We’ll spare Amazon for a moment and say that this was written in haste. After all, they have been raked over the coals since news of sporadic data destruction broke…and broke in a very public way.
Just as cloud computing hit the mainstream media outlets in a big way over the past year, so too did news of the problems that could arise when you push your core business into the ether.
The announcement today that data was not only lost or temporarily unavailable—that instead it was actually destroyed—certainly doesn’t bode well for the future of mission critical applications being exclusively hosted on cloud computing infrastructure. It is unfortunate for IaaS providers that this should happen right at that much-anticipated golden moment of growing comfort with cloud computing, but perhaps we should consider this event in light of a few points that major media outlets aren’t talking about.

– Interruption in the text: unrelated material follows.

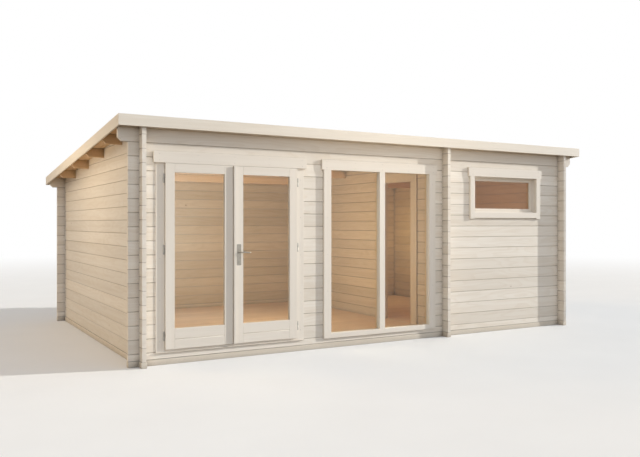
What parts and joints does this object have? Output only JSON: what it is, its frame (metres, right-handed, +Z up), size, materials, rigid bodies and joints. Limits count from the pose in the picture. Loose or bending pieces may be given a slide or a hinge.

By the way, the media that I’ve encountered this morning paints the picture of what happened with the Amazon cloud in some rather black and white terms. Mainstream outlets necessarily be condemned for this however—after all, it’s not easy to come up with live news that is approachable for the folks that just a few months ago learned that clouds were more than just the puff upstairs while still painting a picture of the outage that is technically dense and thus in better context.
With that said, the media really doesn’t have a leg to stand (nor does anyone else at this point) when Amazon has been (notoriously) uncommunicative about what actually happened. Aside from sporadic updates following the initial outage and some updates that were dense but not necessarily revealing, the public, not to mention the users whose data may have been chewed up, are in the dark.
If an infrastructure provider of any size has a problem like this, the first item on the agenda should be communication. This not only protects them from wild speculation across media outlets, but it also protects the very notion of the cloud as a reasonable solution for everyone—no matter who they choose to rent hardware from.